New Delhi, Nov 2: India has slid several notches in the Global Gender Gap Index ranking as compared to last year, largely due to a widening of its gender disparity in political empowerment as also life expectancy and basic literacy.
In the Global Gender Gap Index 2017, India ranks 108 out of a total 144 countries that were analysed, with an overall score of 0.669 on a scale of 0-1.
For reference, Bangladesh ranks 47 in the Index, faring much better than India in economic and political empowerment of women parameters.
In 2016, India had ranked 87 out of 144 countries, with an overall score of 0.683.
India continues to rank fourth-lowest in the world on health and survival parameters, thus remaining the world's least-improved country on this sub-index over the past decade, as per the report.
"The newly available data reveals the scale of India's gender gap in women's share among legislators, senior officials and managers, as well as professionals and technical workers for the first time in recent years, highlighting that continued efforts will be needed to achieve parity in economic opportunity and participation," the report noted.
The Global Gender Gap Index was first introduced by the World Economic Forum in 2006 as a framework for capturing the magnitude of gender-based disparities and tracking their progress over time.

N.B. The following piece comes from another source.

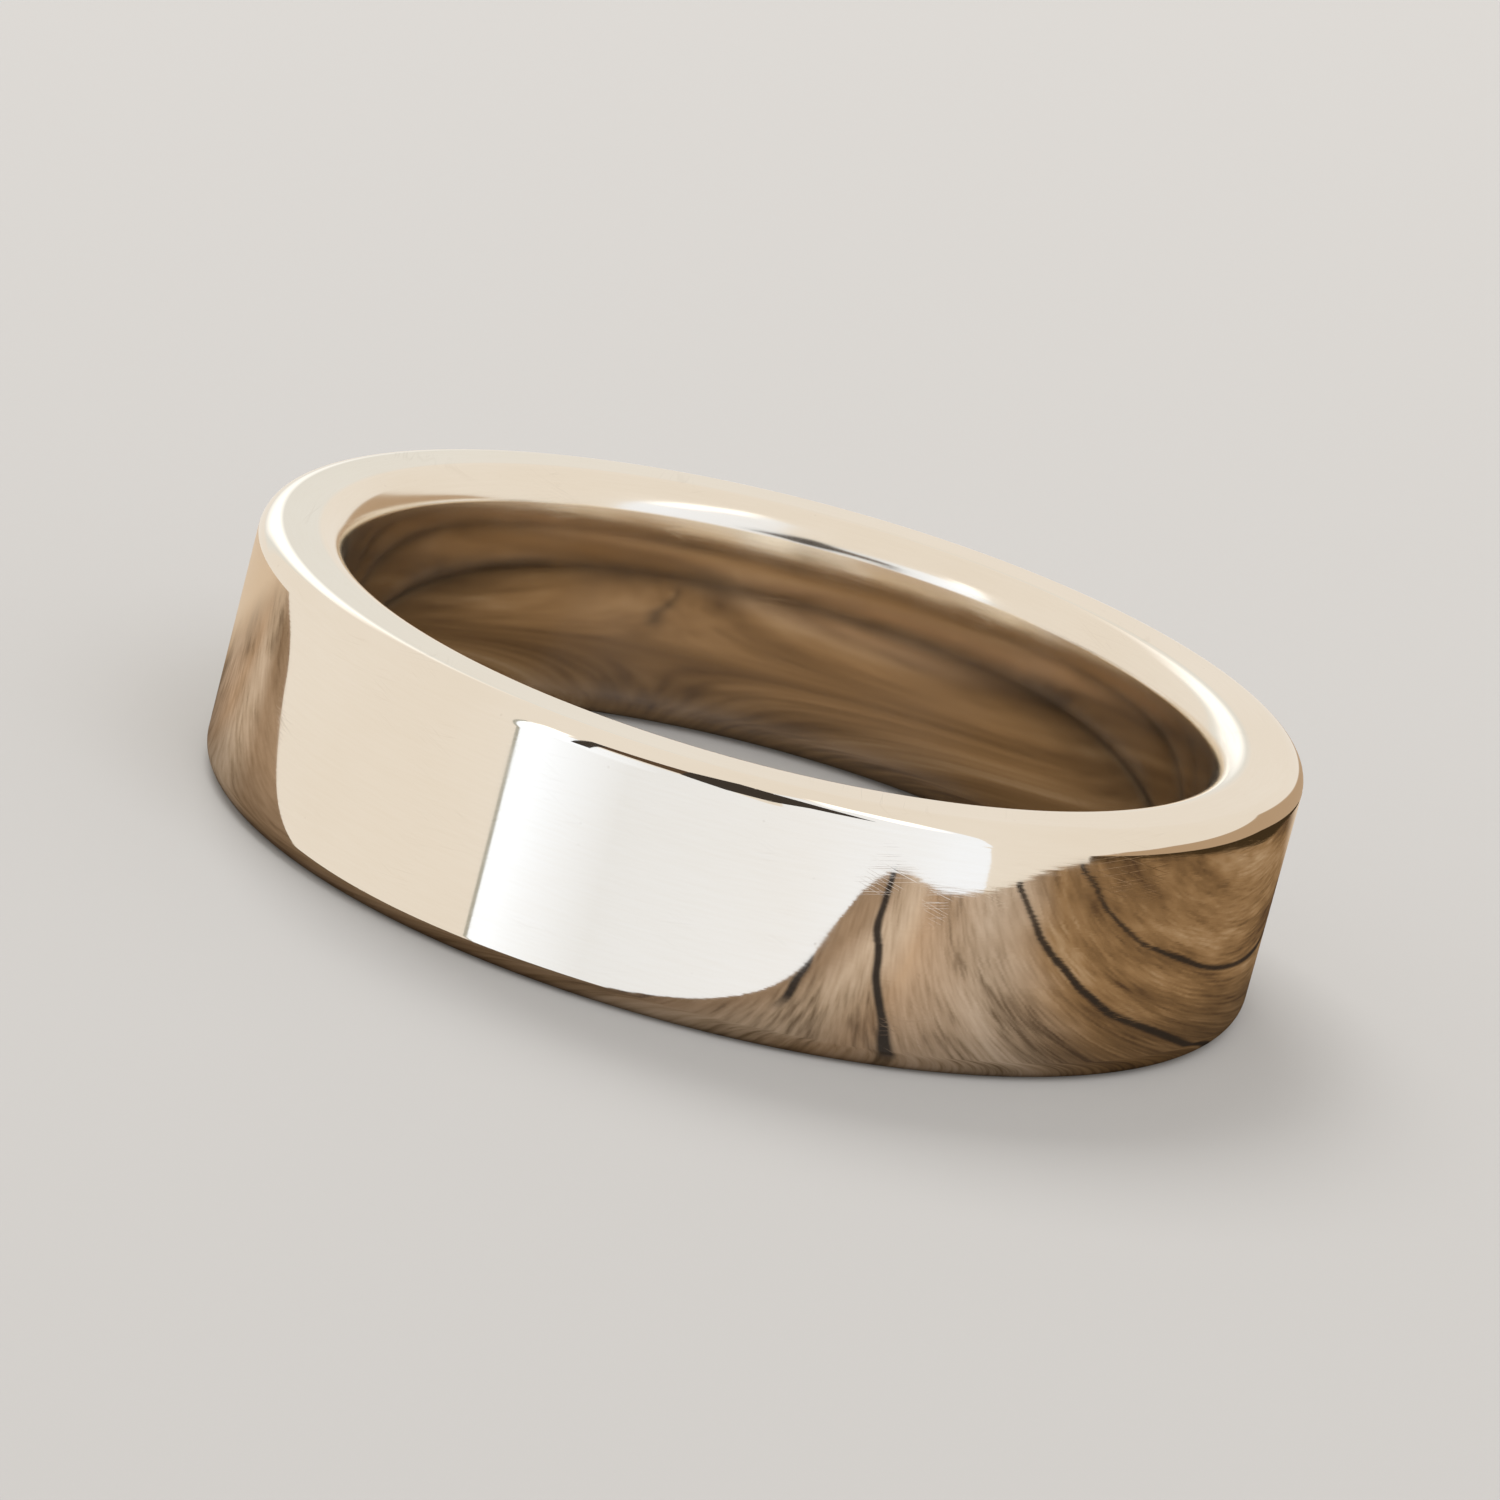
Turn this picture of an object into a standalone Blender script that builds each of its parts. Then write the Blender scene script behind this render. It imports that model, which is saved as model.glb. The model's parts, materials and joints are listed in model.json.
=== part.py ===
"""A plain wedding band, turned from one piece of gold.

The band lies flat: its axis is +Z, and the origin is the centre of the bore at half the width.
The outer wall is straight, the rims are flat, all four edges are rounded, and the bore is a comfort
fit: it swells gently inwards between its two edges.
"""
import math

import bpy

MM = 0.001

# Driving dimensions, in metres
BAND_WIDTH = 6.0 * MM
OUTER_DIAMETER = 24.8 * MM
BORE_DIAMETER = 20.4 * MM         # at half the width, where the bore is narrowest
OUTER_EDGE_RADIUS = 0.5 * MM      # between the outer wall and each rim
BORE_EDGE_RADIUS = 0.8 * MM       # between each rim and the bore
COMFORT_ARC_RADIUS = 20.0 * MM    # of the bore's swell, seen in section

# Mesh resolution
TURN_STEPS = 120
OUTER_EDGE_SEGMENTS = 5
BORE_EDGE_SEGMENTS = 5
COMFORT_ARC_SEGMENTS = 6

GOLD_COLOR = (0.86, 0.76, 0.60, 1.0)
GOLD_ROUGHNESS = 0.08
SCREW_MERGE_DISTANCE = 0.000001


def remove_everything():
    """Start from an empty scene."""
    for scene_object in list(bpy.data.objects):
        bpy.data.objects.remove(scene_object, do_unlink=True)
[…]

This year's report analyses 144 countries on their progress towards gender parity on a scale of 0 (imparity) to 1 (parity) across four thematic benchmarks -- economic participation and opportunity, educational attainment, health and survival, and political empowerment -- and provides country rankings that allow for comparisons across regions and income groups.
On the positive side, India has succeeded in "fully closing its primary and secondary education enrolment gender gaps" for the second year running, and for the first time "has nearly closed its tertiary education gender gap", according to the report.
"With more than 50 years having passed since the inauguration of the nation's first female Prime Minister in 1966, maintaining its global top 20 ranking on the 'political empowerment' sub-index will require India to make progress on this dimension with a new generation of female political leadership," the report underlined.